Stored items:

>> Begin

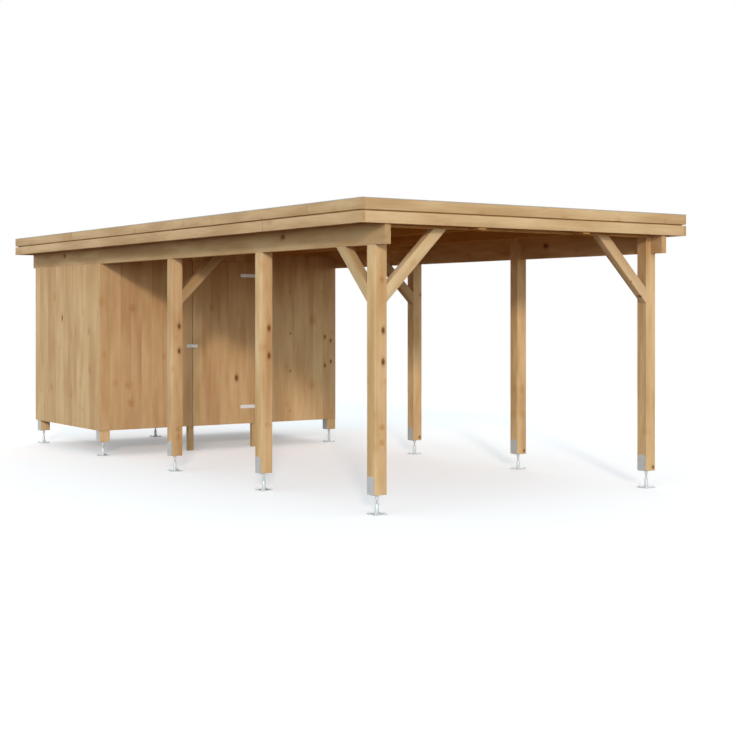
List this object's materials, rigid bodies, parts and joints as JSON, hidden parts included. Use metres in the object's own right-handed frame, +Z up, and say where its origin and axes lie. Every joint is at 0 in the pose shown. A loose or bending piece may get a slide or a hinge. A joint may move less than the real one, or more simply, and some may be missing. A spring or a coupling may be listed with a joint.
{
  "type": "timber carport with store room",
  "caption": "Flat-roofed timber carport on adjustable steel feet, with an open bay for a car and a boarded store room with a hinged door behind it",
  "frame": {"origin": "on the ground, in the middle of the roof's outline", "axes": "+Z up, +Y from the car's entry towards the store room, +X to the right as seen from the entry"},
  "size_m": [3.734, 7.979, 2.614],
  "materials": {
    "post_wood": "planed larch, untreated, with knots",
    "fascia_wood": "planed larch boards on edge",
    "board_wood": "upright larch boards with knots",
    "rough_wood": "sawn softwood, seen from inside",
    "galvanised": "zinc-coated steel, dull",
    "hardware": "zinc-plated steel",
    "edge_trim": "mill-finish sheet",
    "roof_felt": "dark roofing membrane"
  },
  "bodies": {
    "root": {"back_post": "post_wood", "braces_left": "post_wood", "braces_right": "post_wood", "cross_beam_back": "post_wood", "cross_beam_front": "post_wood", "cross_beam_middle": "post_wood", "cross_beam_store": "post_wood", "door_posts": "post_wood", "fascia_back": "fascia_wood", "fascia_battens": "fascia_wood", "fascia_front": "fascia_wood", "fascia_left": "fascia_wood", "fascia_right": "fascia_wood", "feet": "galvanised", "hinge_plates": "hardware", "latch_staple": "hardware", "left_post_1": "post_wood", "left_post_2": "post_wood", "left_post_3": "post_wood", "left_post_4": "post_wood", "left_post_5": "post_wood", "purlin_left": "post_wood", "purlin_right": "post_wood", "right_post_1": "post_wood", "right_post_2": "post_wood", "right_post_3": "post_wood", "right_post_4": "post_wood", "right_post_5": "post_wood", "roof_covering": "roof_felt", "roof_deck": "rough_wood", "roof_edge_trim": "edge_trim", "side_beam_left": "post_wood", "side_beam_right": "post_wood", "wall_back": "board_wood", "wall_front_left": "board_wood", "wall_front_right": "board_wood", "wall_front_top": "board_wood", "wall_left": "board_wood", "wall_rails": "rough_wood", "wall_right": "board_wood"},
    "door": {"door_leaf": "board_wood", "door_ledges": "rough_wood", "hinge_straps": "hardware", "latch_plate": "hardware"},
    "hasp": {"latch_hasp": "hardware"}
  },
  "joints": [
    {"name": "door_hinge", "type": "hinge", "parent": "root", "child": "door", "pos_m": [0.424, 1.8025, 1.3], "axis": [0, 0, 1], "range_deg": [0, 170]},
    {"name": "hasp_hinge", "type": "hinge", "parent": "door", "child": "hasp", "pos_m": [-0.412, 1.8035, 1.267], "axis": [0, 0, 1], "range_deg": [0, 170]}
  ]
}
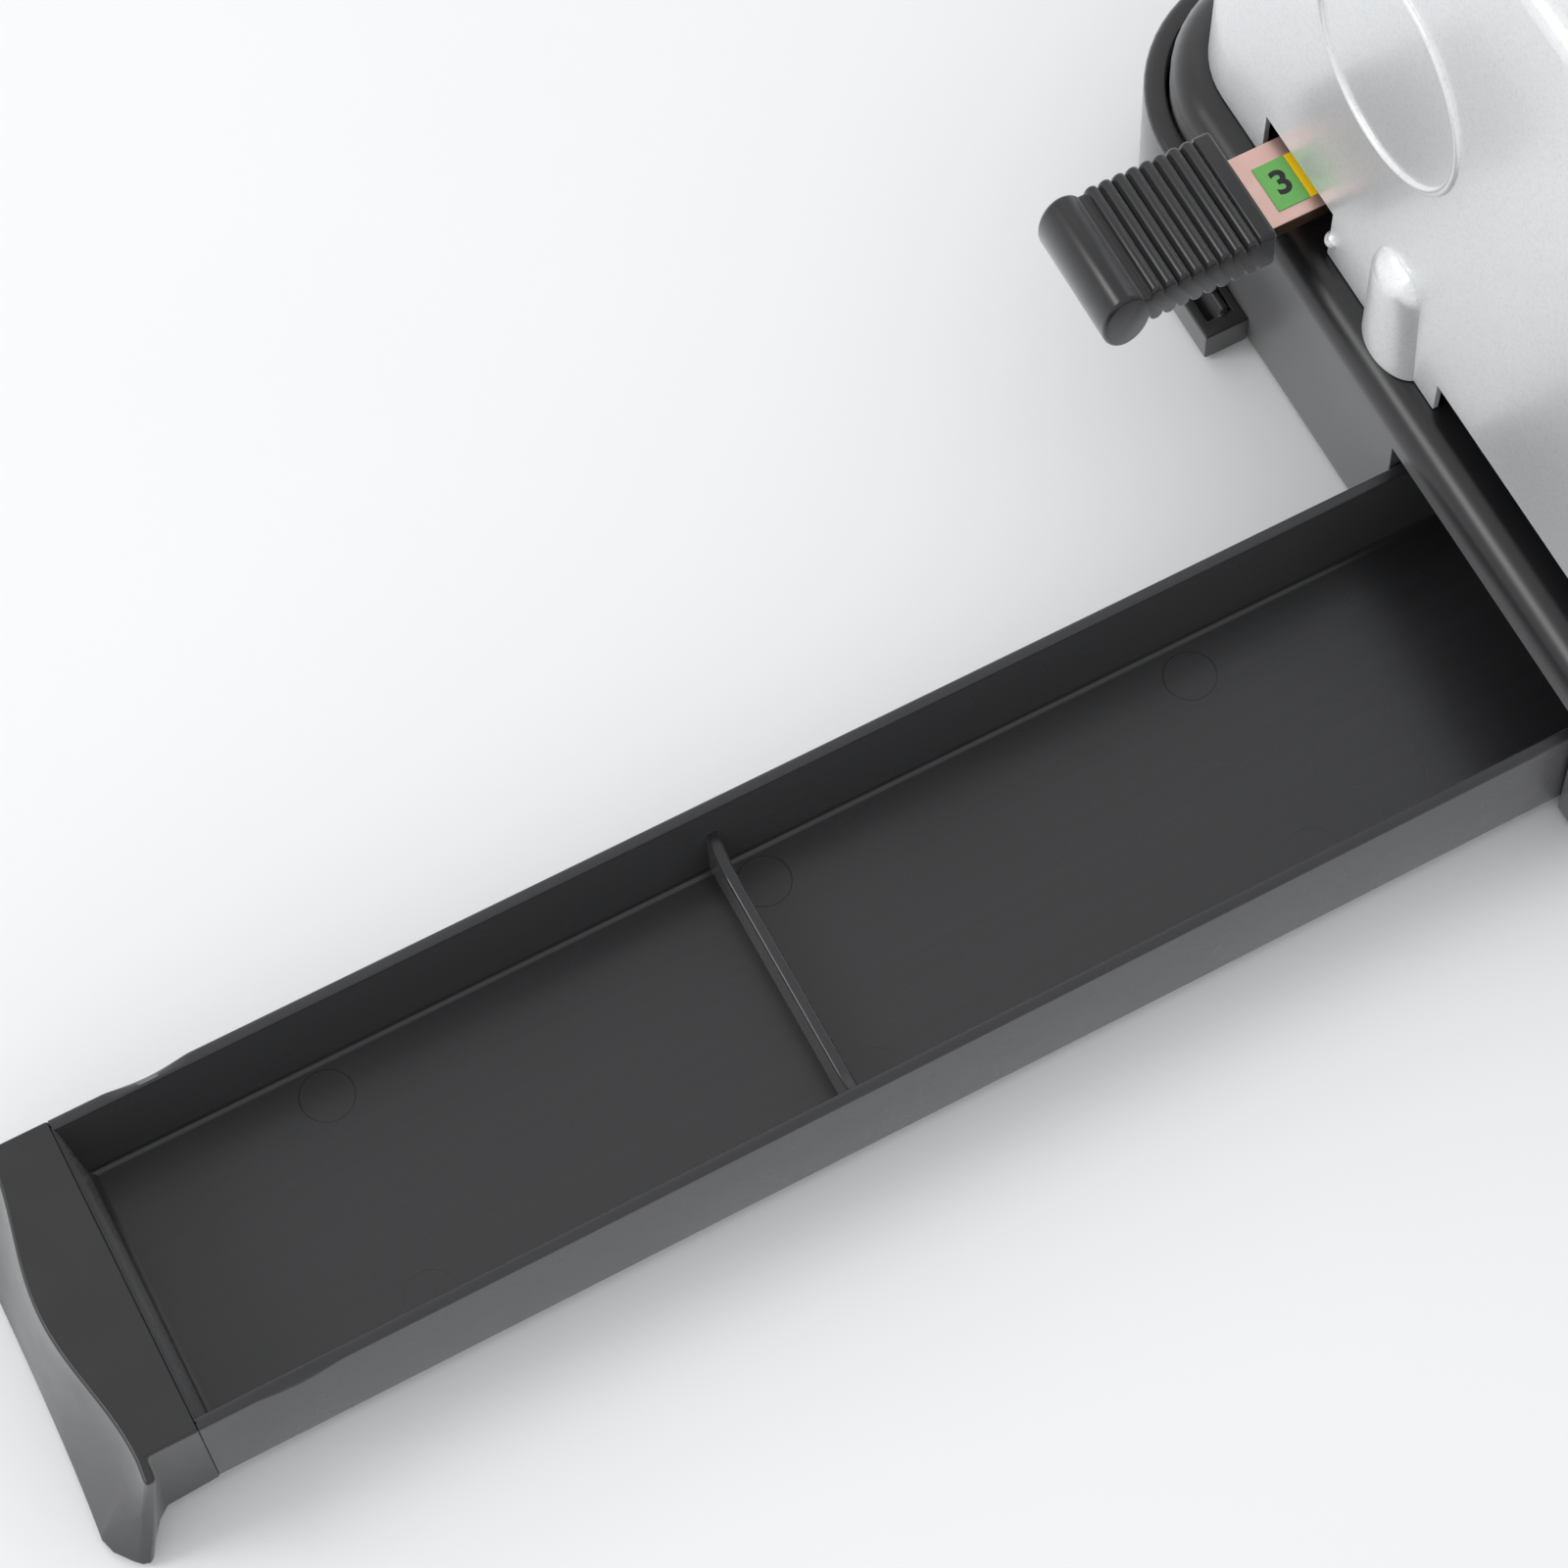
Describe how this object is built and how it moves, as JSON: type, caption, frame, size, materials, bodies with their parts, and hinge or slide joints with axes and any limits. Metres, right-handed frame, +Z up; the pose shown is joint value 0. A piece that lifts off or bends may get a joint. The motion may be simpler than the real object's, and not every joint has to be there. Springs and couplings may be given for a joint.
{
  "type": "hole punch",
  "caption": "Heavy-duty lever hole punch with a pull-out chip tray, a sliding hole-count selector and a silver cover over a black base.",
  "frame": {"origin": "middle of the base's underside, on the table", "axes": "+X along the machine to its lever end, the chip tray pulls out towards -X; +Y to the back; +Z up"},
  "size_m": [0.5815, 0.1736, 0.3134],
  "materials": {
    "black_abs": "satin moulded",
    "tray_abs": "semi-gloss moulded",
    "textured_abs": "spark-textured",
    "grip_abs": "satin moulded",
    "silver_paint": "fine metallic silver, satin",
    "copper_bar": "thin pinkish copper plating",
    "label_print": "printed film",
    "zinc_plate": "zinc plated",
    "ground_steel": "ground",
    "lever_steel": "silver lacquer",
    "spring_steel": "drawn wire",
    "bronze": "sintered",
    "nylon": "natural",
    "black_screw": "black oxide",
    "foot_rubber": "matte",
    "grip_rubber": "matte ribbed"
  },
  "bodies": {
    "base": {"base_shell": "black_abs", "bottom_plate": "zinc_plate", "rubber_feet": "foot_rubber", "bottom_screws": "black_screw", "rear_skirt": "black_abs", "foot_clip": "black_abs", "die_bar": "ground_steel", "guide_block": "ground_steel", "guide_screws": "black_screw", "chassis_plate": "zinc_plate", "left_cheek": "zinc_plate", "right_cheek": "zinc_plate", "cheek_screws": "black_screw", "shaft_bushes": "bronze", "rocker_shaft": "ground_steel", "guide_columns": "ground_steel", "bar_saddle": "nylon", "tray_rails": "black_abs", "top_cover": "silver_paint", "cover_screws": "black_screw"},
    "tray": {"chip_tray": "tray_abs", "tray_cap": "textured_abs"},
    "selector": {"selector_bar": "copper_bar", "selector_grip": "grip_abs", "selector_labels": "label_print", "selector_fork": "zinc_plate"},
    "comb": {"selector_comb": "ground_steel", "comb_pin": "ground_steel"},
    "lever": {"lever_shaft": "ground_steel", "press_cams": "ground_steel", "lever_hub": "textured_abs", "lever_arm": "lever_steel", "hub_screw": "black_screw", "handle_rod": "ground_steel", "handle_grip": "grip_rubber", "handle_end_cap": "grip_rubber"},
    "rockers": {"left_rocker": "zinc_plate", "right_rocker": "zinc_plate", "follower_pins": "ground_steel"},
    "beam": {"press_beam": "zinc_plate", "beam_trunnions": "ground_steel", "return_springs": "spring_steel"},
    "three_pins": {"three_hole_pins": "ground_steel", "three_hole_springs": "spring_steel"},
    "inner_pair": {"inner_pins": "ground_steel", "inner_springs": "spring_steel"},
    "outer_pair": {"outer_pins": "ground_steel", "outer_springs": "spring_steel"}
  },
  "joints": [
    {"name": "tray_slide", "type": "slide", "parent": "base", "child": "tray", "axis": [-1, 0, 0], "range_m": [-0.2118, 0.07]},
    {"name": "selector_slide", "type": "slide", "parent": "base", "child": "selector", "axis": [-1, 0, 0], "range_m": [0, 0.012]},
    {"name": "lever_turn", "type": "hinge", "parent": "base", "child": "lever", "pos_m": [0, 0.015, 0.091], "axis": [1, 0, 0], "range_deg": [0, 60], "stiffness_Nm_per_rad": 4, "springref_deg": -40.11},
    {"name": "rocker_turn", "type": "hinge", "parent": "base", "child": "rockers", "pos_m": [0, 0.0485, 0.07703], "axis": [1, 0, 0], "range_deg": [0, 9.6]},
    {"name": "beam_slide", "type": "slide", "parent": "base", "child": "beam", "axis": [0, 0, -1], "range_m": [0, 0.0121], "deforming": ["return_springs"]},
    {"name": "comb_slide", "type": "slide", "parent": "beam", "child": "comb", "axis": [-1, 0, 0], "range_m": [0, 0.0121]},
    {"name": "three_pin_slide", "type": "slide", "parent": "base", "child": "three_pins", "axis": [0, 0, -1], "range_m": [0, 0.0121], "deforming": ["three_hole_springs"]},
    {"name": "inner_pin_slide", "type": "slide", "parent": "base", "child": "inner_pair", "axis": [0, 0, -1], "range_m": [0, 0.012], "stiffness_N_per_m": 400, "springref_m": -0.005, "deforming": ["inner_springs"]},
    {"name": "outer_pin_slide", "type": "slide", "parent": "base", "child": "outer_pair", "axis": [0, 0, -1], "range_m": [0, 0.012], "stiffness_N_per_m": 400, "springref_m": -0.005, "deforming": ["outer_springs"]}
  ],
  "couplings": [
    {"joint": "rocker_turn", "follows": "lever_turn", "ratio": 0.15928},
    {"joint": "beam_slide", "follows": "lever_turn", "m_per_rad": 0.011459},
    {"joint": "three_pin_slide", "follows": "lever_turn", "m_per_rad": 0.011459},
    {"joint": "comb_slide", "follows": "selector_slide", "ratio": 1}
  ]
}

>> End

- [Written request]: Copy each entry exactly, with nothing added or dropped.

- [Correct result]:
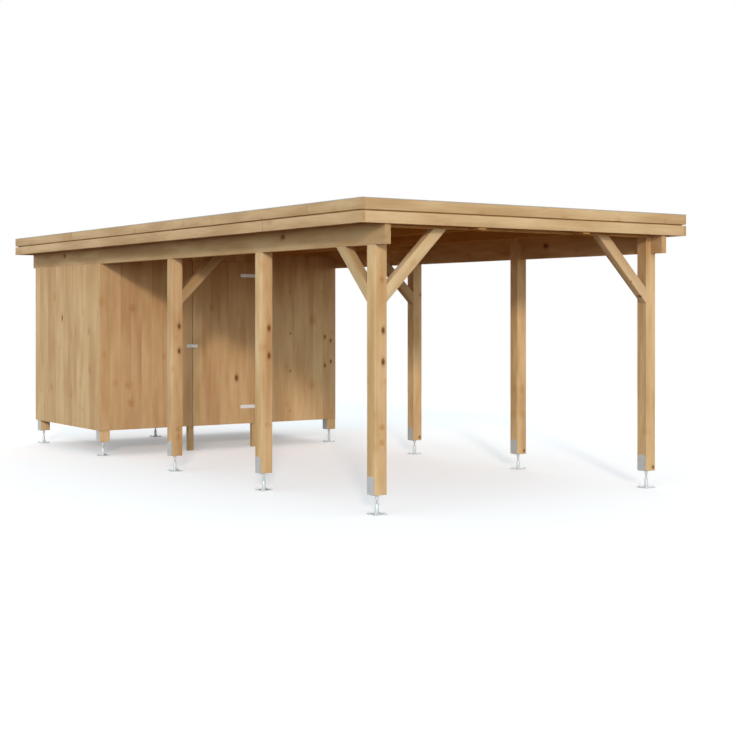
List this object's materials, rigid bodies, parts and joints as JSON, hidden parts included. Use metres in the object's own right-handed frame, +Z up, and say where its origin and axes lie. Every joint is at 0 in the pose shown. A loose or bending piece may get a slide or a hinge. A joint may move less than the real one, or more simply, and some may be missing. A spring or a coupling may be listed with a joint.
{
  "type": "timber carport with store room",
  "caption": "Flat-roofed timber carport on adjustable steel feet, with an open bay for a car and a boarded store room with a hinged door behind it",
  "frame": {"origin": "on the ground, in the middle of the roof's outline", "axes": "+Z up, +Y from the car's entry towards the store room, +X to the right as seen from the entry"},
  "size_m": [3.734, 7.979, 2.614],
  "materials": {
    "post_wood": "planed larch, untreated, with knots",
    "fascia_wood": "planed larch boards on edge",
    "board_wood": "upright larch boards with knots",
    "rough_wood": "sawn softwood, seen from inside",
    "galvanised": "zinc-coated steel, dull",
    "hardware": "zinc-plated steel",
    "edge_trim": "mill-finish sheet",
    "roof_felt": "dark roofing membrane"
  },
  "bodies": {
    "root": {"back_post": "post_wood", "braces_left": "post_wood", "braces_right": "post_wood", "cross_beam_back": "post_wood", "cross_beam_front": "post_wood", "cross_beam_middle": "post_wood", "cross_beam_store": "post_wood", "door_posts": "post_wood", "fascia_back": "fascia_wood", "fascia_battens": "fascia_wood", "fascia_front": "fascia_wood", "fascia_left": "fascia_wood", "fascia_right": "fascia_wood", "feet": "galvanised", "hinge_plates": "hardware", "latch_staple": "hardware", "left_post_1": "post_wood", "left_post_2": "post_wood", "left_post_3": "post_wood", "left_post_4": "post_wood", "left_post_5": "post_wood", "purlin_left": "post_wood", "purlin_right": "post_wood", "right_post_1": "post_wood", "right_post_2": "post_wood", "right_post_3": "post_wood", "right_post_4": "post_wood", "right_post_5": "post_wood", "roof_covering": "roof_felt", "roof_deck": "rough_wood", "roof_edge_trim": "edge_trim", "side_beam_left": "post_wood", "side_beam_right": "post_wood", "wall_back": "board_wood", "wall_front_left": "board_wood", "wall_front_right": "board_wood", "wall_front_top": "board_wood", "wall_left": "board_wood", "wall_rails": "rough_wood", "wall_right": "board_wood"},
    "door": {"door_leaf": "board_wood", "door_ledges": "rough_wood", "hinge_straps": "hardware", "latch_plate": "hardware"},
    "hasp": {"latch_hasp": "hardware"}
  },
  "joints": [
    {"name": "door_hinge", "type": "hinge", "parent": "root", "child": "door", "pos_m": [0.424, 1.8025, 1.3], "axis": [0, 0, 1], "range_deg": [0, 170]},
    {"name": "hasp_hinge", "type": "hinge", "parent": "door", "child": "hasp", "pos_m": [-0.412, 1.8035, 1.267], "axis": [0, 0, 1], "range_deg": [0, 170]}
  ]
}
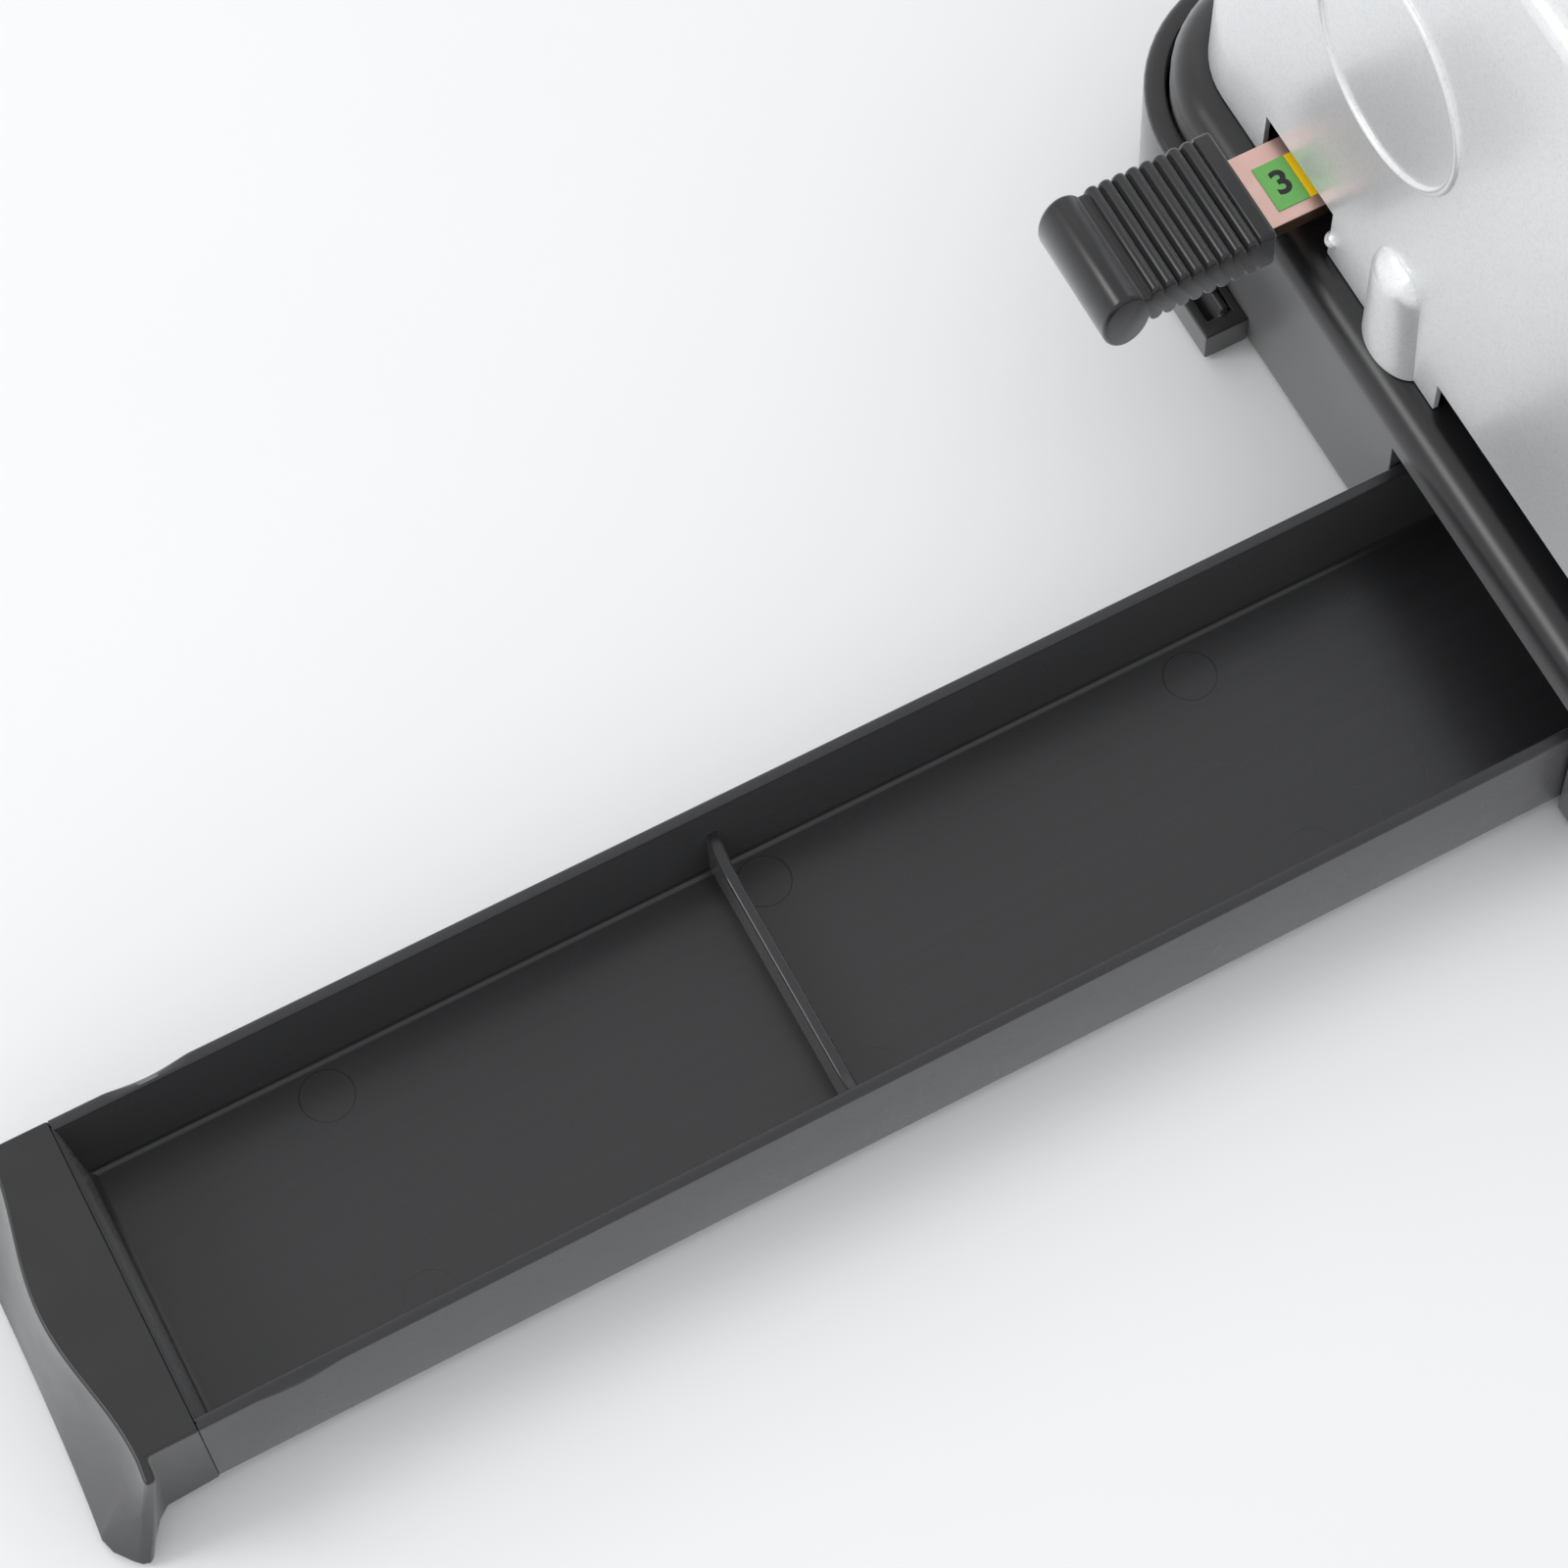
Describe how this object is built and how it moves, as JSON: type, caption, frame, size, materials, bodies with their parts, and hinge or slide joints with axes and any limits. Metres, right-handed frame, +Z up; the pose shown is joint value 0. A piece that lifts off or bends may get a joint. The motion may be simpler than the real object's, and not every joint has to be there. Springs and couplings may be given for a joint.
{
  "type": "hole punch",
  "caption": "Heavy-duty lever hole punch with a pull-out chip tray, a sliding hole-count selector and a silver cover over a black base.",
  "frame": {"origin": "middle of the base's underside, on the table", "axes": "+X along the machine to its lever end, the chip tray pulls out towards -X; +Y to the back; +Z up"},
  "size_m": [0.5815, 0.1736, 0.3134],
  "materials": {
    "black_abs": "satin moulded",
    "tray_abs": "semi-gloss moulded",
    "textured_abs": "spark-textured",
    "grip_abs": "satin moulded",
    "silver_paint": "fine metallic silver, satin",
    "copper_bar": "thin pinkish copper plating",
    "label_print": "printed film",
    "zinc_plate": "zinc plated",
    "ground_steel": "ground",
    "lever_steel": "silver lacquer",
    "spring_steel": "drawn wire",
    "bronze": "sintered",
    "nylon": "natural",
    "black_screw": "black oxide",
    "foot_rubber": "matte",
    "grip_rubber": "matte ribbed"
  },
  "bodies": {
    "base": {"base_shell": "black_abs", "bottom_plate": "zinc_plate", "rubber_feet": "foot_rubber", "bottom_screws": "black_screw", "rear_skirt": "black_abs", "foot_clip": "black_abs", "die_bar": "ground_steel", "guide_block": "ground_steel", "guide_screws": "black_screw", "chassis_plate": "zinc_plate", "left_cheek": "zinc_plate", "right_cheek": "zinc_plate", "cheek_screws": "black_screw", "shaft_bushes": "bronze", "rocker_shaft": "ground_steel", "guide_columns": "ground_steel", "bar_saddle": "nylon", "tray_rails": "black_abs", "top_cover": "silver_paint", "cover_screws": "black_screw"},
    "tray": {"chip_tray": "tray_abs", "tray_cap": "textured_abs"},
    "selector": {"selector_bar": "copper_bar", "selector_grip": "grip_abs", "selector_labels": "label_print", "selector_fork": "zinc_plate"},
    "comb": {"selector_comb": "ground_steel", "comb_pin": "ground_steel"},
    "lever": {"lever_shaft": "ground_steel", "press_cams": "ground_steel", "lever_hub": "textured_abs", "lever_arm": "lever_steel", "hub_screw": "black_screw", "handle_rod": "ground_steel", "handle_grip": "grip_rubber", "handle_end_cap": "grip_rubber"},
    "rockers": {"left_rocker": "zinc_plate", "right_rocker": "zinc_plate", "follower_pins": "ground_steel"},
    "beam": {"press_beam": "zinc_plate", "beam_trunnions": "ground_steel", "return_springs": "spring_steel"},
    "three_pins": {"three_hole_pins": "ground_steel", "three_hole_springs": "spring_steel"},
    "inner_pair": {"inner_pins": "ground_steel", "inner_springs": "spring_steel"},
    "outer_pair": {"outer_pins": "ground_steel", "outer_springs": "spring_steel"}
  },
  "joints": [
    {"name": "tray_slide", "type": "slide", "parent": "base", "child": "tray", "axis": [-1, 0, 0], "range_m": [-0.2118, 0.07]},
    {"name": "selector_slide", "type": "slide", "parent": "base", "child": "selector", "axis": [-1, 0, 0], "range_m": [0, 0.012]},
    {"name": "lever_turn", "type": "hinge", "parent": "base", "child": "lever", "pos_m": [0, 0.015, 0.091], "axis": [1, 0, 0], "range_deg": [0, 60], "stiffness_Nm_per_rad": 4, "springref_deg": -40.11},
    {"name": "rocker_turn", "type": "hinge", "parent": "base", "child": "rockers", "pos_m": [0, 0.0485, 0.07703], "axis": [1, 0, 0], "range_deg": [0, 9.6]},
    {"name": "beam_slide", "type": "slide", "parent": "base", "child": "beam", "axis": [0, 0, -1], "range_m": [0, 0.0121], "deforming": ["return_springs"]},
    {"name": "comb_slide", "type": "slide", "parent": "beam", "child": "comb", "axis": [-1, 0, 0], "range_m": [0, 0.0121]},
    {"name": "three_pin_slide", "type": "slide", "parent": "base", "child": "three_pins", "axis": [0, 0, -1], "range_m": [0, 0.0121], "deforming": ["three_hole_springs"]},
    {"name": "inner_pin_slide", "type": "slide", "parent": "base", "child": "inner_pair", "axis": [0, 0, -1], "range_m": [0, 0.012], "stiffness_N_per_m": 400, "springref_m": -0.005, "deforming": ["inner_springs"]},
    {"name": "outer_pin_slide", "type": "slide", "parent": "base", "child": "outer_pair", "axis": [0, 0, -1], "range_m": [0, 0.012], "stiffness_N_per_m": 400, "springref_m": -0.005, "deforming": ["outer_springs"]}
  ],
  "couplings": [
    {"joint": "rocker_turn", "follows": "lever_turn", "ratio": 0.15928},
    {"joint": "beam_slide", "follows": "lever_turn", "m_per_rad": 0.011459},
    {"joint": "three_pin_slide", "follows": "lever_turn", "m_per_rad": 0.011459},
    {"joint": "comb_slide", "follows": "selector_slide", "ratio": 1}
  ]
}